Sa quête d’équilibre et de pragmatisme semblait parfois décalée dans l’Amérique d’aujourd’hui, fracturée et tourmentée. Mais n’est-ce pas à son honneur ? A 83 ans, Stephen Breyer, l’un des neuf juges de la Cour suprême, est sur le point de formaliserincap son départ à la retraite, au terme de la session actuelle fin juin. La nouvelle a fait la « une » des médias, mercredi 26 janvier, tant cette décision offre une occasion précieuse à Joe Biden de préserver l’aile libérale au sein de l’institution, dominée par les conservateurs – six contre trois.
Désigné par Bill Clinton en 1994, Stephen Breyer « incarne les meilleures qualités et les plus hauts idéaux de la justice américaine : la connaissance, la sagesse, l’équité, l’humilité, la retenue », a énuméré le sénateur démocrate Chuck Schumer (New York), chef de la majorité, qui a promis un processus de confirmation rapide pour le candidat futur de la Maison Blanche. La marge infime dont disposent les démocrates au Sénat (50-50, plus la voix décisive de la vice-présidente, Kamala Harris) avive le risque de nouvelles empoignades.

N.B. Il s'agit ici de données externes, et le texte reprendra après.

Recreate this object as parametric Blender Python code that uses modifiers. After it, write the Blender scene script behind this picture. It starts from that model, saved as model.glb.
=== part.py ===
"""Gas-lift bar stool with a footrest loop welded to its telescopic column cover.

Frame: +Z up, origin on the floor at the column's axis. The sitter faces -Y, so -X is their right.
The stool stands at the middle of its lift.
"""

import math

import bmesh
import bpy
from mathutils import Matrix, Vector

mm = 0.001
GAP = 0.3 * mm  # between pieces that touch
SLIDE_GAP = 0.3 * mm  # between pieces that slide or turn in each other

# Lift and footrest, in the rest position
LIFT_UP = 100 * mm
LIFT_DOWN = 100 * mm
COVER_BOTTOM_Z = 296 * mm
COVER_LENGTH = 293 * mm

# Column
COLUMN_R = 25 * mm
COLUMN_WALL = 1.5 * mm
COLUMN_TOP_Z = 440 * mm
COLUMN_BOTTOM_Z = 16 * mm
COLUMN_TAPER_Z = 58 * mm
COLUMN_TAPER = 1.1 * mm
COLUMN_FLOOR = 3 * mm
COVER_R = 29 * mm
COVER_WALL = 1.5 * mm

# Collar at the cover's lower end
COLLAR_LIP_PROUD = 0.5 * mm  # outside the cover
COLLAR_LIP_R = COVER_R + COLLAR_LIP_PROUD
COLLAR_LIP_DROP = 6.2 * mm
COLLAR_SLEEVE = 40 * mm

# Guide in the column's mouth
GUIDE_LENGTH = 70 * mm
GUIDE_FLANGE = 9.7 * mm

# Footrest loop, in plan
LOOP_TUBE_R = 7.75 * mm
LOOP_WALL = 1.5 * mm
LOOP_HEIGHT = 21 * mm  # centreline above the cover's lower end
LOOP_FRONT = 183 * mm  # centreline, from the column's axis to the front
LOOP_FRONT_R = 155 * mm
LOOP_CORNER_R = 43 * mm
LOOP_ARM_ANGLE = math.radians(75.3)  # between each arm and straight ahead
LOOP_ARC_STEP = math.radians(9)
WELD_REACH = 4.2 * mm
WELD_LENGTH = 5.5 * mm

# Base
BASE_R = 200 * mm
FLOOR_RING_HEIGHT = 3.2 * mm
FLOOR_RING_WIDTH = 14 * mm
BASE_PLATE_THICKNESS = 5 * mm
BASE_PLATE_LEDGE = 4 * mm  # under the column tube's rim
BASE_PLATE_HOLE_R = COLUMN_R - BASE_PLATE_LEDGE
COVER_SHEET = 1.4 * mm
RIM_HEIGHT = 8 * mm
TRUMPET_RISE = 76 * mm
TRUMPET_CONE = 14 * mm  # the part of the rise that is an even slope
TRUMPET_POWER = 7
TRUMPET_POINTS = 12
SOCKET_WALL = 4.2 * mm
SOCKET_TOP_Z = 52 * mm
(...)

Depuis le début de la présidence Biden, une pression amicale était exercée sur le juge, par médias interposés. Elle consistait à inciter Stephen Breyer à se retirer, en raison de son âge, pour donner la possibilité à Joe Biden de promouvoir un juge libéral plus jeune à sa place, aux côtés de Sonia Sotomayor, 67 ans, et d’Elena Kagan, 61 ans. La perspective d’une déroute démocrate aux élections de mi-mandat, en novembre, fermerait la porte pour le président.
Or, l’un des héritages les plus importants de la présidence Trump est la désignation de trois nouveaux juges conservateurs à la Cour suprême : Neil Gorsuch, Brett Kavanaugh et Amy Coney Barrett. Cette dernière avait remplacé l’icône du camp libéral, Ruth Bader Ginsburg, provoquant un basculement de l’équilibre interne. Le décès de « RBG » en 2020, à l’âge de 87 ans, avait laissé un goût amer à gauche, certains regrettant que la magistrate n’eut pas quitté ses fonctions sous la présidence Obama.

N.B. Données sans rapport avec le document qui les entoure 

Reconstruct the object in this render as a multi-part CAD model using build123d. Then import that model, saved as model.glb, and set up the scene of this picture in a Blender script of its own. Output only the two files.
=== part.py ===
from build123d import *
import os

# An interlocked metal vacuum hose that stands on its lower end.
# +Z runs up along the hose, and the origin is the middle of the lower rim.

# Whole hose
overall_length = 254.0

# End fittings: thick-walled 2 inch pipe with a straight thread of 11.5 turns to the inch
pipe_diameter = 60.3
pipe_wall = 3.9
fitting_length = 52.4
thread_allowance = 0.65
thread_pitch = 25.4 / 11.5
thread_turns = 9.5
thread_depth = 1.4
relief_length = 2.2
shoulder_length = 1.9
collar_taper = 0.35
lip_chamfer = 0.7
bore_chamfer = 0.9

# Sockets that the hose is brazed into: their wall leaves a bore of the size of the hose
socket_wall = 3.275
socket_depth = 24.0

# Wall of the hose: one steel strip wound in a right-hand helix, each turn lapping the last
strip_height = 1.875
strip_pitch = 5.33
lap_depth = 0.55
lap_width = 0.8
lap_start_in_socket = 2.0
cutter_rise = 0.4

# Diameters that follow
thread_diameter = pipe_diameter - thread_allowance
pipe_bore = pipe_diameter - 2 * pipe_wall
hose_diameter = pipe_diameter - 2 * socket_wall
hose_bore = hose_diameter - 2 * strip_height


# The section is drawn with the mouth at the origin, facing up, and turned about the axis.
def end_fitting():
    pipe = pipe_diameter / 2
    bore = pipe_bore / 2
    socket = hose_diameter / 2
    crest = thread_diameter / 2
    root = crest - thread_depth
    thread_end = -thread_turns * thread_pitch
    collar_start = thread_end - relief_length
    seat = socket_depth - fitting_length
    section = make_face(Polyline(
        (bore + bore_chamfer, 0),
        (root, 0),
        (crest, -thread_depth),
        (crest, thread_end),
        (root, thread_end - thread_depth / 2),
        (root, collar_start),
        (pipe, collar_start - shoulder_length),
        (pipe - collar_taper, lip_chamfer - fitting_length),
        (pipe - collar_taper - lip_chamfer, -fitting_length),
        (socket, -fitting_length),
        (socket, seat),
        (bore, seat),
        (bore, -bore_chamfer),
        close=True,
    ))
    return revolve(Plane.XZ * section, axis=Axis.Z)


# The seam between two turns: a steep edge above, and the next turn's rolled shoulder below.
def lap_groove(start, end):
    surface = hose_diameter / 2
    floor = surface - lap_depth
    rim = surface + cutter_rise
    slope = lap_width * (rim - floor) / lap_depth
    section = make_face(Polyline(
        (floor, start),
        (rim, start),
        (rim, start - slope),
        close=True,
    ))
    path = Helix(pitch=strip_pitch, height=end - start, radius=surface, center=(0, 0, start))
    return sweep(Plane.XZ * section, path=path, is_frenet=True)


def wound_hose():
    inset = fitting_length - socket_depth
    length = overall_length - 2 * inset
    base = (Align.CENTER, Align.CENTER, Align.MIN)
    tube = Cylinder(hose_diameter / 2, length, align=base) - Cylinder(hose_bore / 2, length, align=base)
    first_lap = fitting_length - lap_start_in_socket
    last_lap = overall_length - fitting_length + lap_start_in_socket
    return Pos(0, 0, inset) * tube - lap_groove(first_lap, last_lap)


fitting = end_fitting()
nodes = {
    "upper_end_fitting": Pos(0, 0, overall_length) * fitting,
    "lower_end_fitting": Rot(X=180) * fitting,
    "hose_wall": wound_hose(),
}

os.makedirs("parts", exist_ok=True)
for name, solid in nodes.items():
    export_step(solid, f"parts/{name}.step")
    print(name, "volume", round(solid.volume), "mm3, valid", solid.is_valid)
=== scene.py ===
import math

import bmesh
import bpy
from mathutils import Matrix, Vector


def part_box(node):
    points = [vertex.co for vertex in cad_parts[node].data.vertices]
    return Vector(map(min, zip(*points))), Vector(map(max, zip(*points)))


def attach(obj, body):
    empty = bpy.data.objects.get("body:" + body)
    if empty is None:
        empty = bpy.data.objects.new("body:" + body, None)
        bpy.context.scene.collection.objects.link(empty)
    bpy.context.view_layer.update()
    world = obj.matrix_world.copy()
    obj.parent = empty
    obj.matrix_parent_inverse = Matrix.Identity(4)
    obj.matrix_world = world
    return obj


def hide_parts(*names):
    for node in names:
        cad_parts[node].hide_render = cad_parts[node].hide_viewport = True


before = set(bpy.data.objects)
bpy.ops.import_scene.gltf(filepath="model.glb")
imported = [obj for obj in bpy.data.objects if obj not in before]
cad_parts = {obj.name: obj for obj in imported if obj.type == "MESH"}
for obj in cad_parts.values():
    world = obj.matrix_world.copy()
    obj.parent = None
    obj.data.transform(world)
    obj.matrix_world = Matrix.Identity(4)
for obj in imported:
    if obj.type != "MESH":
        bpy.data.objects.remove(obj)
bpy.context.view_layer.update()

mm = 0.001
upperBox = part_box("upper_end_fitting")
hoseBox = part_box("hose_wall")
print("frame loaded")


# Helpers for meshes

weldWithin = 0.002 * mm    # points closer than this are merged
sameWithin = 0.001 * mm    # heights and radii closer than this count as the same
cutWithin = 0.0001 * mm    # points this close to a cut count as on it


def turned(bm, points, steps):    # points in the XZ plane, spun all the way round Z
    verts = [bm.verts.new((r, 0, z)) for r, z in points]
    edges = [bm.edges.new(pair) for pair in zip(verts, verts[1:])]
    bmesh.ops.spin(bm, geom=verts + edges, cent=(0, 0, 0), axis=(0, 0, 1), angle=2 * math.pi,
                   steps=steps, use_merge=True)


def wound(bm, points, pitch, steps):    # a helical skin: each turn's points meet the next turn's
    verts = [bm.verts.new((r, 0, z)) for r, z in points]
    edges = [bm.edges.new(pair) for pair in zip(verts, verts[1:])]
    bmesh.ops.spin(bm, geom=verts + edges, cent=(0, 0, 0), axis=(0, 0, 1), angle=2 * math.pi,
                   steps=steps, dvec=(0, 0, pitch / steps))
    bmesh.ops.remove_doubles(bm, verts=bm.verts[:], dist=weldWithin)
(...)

Espoirs de consensus déçus
Depuis cette disparition, le juge Breyer était devenu l’aîné de l’aile libérale. Ses espoirs de consensus et de travail constructif avec ses collègues conservateurs ont fait long feu, sur des sujets comme l’immigration, le Covid-19 ou bien l’avortement. Une vaste offensive dans de nombreux Etats pour renverser la décision historique Roe v. Wade, légalisant l’IVG, semble ainsi relayée par les six magistrats majoritaires.
Or, le juge Breyer rejette l’idée d’une politisation de la Cour suprême, d’une lecture juridique décidée en fonction de lignes partisanes. Défenseur de la collégialité et de la délibération, le magistrat tenait une position à la fois noble et un peu isolée. Dans un discours prononcé devant la Harvard Law School en avril 2021, Stephen Breyer avait déployé sa vaste culture, en citant Cicéron et Tocqueville, Shakespeare et Camus. Ce fin francophone avait centré son intervention sur une mise en garde contre les volontés réformatrices d’une partie de l’appareil démocrate, qui envisage d’augmenter le nombre de juges siégeant à la Cour. Stephen Breyer avait remonté l’histoire pour souligner à quel point la notion de confiance dans les institutions devait être chérie. « Pour l’exprimer de façon abstraite, le pouvoir de la Cour, comme celui de tout tribunal, doit reposer sur la volonté du public de respecter ses décisions, même celles avec lesquelles il se trouve en désaccord et même s’il estime que ces décisions constituent une erreur sérieuse », disait-il.